Table 1 shows the Butterfly bowl, a middle sized thin bowl (9 ¼" wide, 4" high). It has a hum tone of 126 Hz. The fundamental is 328 Hz, close to E in our musical scale. All tones except one fluctuate widely in intensity. This is the first partial of 642 Hz; not only is it stable, it is the strongest in intensity. The bowl has a total of eight partials. (Partials over 3000 Hz are not strong enough to be heard or recorded).

Table 1


The Deva bowl is 8 ½" wide, 2 ½" high. It has a fundamental of 699 Hz (an F in the musical scale) with only two partials. This is one of my favorite bowls for private sessions. When rubbed it produces only the fundamental.

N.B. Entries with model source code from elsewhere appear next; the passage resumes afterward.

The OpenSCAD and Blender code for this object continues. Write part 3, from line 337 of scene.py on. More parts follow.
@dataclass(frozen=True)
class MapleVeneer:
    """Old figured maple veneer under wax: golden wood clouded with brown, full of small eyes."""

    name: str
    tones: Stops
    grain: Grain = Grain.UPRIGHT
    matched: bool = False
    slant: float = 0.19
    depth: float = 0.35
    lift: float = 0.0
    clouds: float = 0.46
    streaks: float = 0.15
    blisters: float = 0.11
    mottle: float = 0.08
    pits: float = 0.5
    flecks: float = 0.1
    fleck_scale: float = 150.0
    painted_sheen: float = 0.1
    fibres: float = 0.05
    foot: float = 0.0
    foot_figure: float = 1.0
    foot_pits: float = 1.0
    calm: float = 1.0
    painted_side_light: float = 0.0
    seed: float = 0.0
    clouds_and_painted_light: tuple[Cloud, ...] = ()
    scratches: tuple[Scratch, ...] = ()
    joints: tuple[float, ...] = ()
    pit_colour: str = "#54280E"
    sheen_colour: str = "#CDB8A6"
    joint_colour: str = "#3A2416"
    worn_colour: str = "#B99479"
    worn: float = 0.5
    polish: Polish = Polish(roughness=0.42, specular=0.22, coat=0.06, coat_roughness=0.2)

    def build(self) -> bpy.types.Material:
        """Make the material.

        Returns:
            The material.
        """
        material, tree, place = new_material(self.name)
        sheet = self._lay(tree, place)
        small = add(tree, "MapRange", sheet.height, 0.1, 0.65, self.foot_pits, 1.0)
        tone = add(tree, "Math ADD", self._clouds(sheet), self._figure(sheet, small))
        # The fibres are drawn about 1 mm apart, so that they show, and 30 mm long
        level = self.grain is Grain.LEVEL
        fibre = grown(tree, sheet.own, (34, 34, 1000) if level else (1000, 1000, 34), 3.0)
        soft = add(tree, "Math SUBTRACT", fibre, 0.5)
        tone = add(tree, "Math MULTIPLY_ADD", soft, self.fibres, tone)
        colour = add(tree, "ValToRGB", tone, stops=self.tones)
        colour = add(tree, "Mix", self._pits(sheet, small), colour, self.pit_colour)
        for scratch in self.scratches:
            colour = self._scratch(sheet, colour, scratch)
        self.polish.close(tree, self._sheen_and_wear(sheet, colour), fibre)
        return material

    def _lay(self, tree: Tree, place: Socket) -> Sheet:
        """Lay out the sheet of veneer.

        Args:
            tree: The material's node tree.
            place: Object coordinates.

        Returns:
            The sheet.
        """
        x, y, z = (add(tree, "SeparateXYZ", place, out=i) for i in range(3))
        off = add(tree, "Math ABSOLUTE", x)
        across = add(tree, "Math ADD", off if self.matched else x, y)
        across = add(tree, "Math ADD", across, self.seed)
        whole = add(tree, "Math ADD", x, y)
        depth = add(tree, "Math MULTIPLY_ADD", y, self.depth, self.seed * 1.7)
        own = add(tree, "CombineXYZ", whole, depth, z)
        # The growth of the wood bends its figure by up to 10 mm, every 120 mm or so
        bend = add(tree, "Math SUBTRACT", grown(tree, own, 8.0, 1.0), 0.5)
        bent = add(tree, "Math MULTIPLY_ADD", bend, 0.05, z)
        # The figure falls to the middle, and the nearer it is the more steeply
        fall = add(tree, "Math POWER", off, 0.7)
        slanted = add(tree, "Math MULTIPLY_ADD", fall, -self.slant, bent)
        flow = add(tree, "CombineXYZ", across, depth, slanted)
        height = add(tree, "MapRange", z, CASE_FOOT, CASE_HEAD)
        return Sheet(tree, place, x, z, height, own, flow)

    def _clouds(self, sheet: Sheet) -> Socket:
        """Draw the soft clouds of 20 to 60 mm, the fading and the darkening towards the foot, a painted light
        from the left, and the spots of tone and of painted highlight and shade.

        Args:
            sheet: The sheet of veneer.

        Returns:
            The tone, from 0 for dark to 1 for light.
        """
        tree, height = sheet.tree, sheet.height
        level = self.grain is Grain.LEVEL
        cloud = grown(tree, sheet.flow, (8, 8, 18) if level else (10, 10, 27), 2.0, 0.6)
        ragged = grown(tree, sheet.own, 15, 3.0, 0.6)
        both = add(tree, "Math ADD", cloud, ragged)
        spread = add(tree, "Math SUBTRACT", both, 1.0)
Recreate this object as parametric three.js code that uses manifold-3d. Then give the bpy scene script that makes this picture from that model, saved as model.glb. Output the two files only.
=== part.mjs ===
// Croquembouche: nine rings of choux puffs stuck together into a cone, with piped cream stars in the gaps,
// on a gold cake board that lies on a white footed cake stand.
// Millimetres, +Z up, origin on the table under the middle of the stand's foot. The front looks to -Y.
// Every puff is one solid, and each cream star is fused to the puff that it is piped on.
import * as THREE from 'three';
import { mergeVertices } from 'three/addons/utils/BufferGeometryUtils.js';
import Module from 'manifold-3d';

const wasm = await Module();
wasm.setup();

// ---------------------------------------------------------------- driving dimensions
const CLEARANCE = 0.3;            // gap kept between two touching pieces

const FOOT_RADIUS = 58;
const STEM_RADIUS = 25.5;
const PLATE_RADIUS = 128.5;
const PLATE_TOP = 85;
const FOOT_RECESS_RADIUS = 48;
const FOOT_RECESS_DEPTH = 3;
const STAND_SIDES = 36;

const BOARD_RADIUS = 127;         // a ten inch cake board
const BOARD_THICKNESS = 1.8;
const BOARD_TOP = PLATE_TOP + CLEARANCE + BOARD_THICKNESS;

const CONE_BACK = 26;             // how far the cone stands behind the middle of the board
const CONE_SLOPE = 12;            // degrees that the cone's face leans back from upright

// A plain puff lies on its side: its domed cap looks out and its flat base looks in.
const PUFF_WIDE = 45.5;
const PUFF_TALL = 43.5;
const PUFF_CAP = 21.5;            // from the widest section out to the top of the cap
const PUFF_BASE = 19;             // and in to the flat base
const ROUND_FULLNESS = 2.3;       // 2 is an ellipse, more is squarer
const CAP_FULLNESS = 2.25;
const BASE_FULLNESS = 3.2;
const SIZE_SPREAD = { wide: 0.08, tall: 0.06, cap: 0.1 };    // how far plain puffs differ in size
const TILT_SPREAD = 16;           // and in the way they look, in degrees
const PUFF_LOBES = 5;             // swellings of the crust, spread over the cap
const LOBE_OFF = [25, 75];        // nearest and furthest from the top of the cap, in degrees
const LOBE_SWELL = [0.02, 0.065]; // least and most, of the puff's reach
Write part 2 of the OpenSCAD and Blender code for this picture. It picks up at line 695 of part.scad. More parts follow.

The Diamond Ring bowl (7 ¾" wide, 2 ½" high) is similar to the Deva bowl, but when rubbed the first partial of 1347 Hz is the only tone generated. The first partial of 1347 Hz is both the strongest tone when the bowl is hit, and the only tone generated when rubbed (see diagram 6 and 7).

The Sunset bowl, a middle sized thin bowl (9" wide, 3 ¾" high), does not allow a single tone to be generated when rubbed. Instead a series of four partials is produced.

Sometimes when two Singing Bowls, are played together, a "floating" sound effect is created. This happens when the tones of the two bowls are similar. The Sun bowl and Mercury bowl are a nice example. The frequencies of the Sun bowl are:
158, 427, 818, 1289, 1759, 2020, 2384 and 2560 Hz;
those of the Mercury bowl are:
129, 410, 780, 1249, 1782, 2030 and 2391 Hz.
The frequencies of my Fire bowl and Tree bowl are even closer together and thus create an especially dissonant sound effect.
The Fire bowl has 130, 379, 730, 1161, 1680 and 2262 Hz.
The Tree bowl has 128, 368, 721, 1162, 1678 and 2234 Hz.
The sound frequencies of singing bowls are more complex than they appear. They display interesting patterns of fundamental tones and partials resulting in unique musical instruments which, although not tuned, allow for an interesting sound display.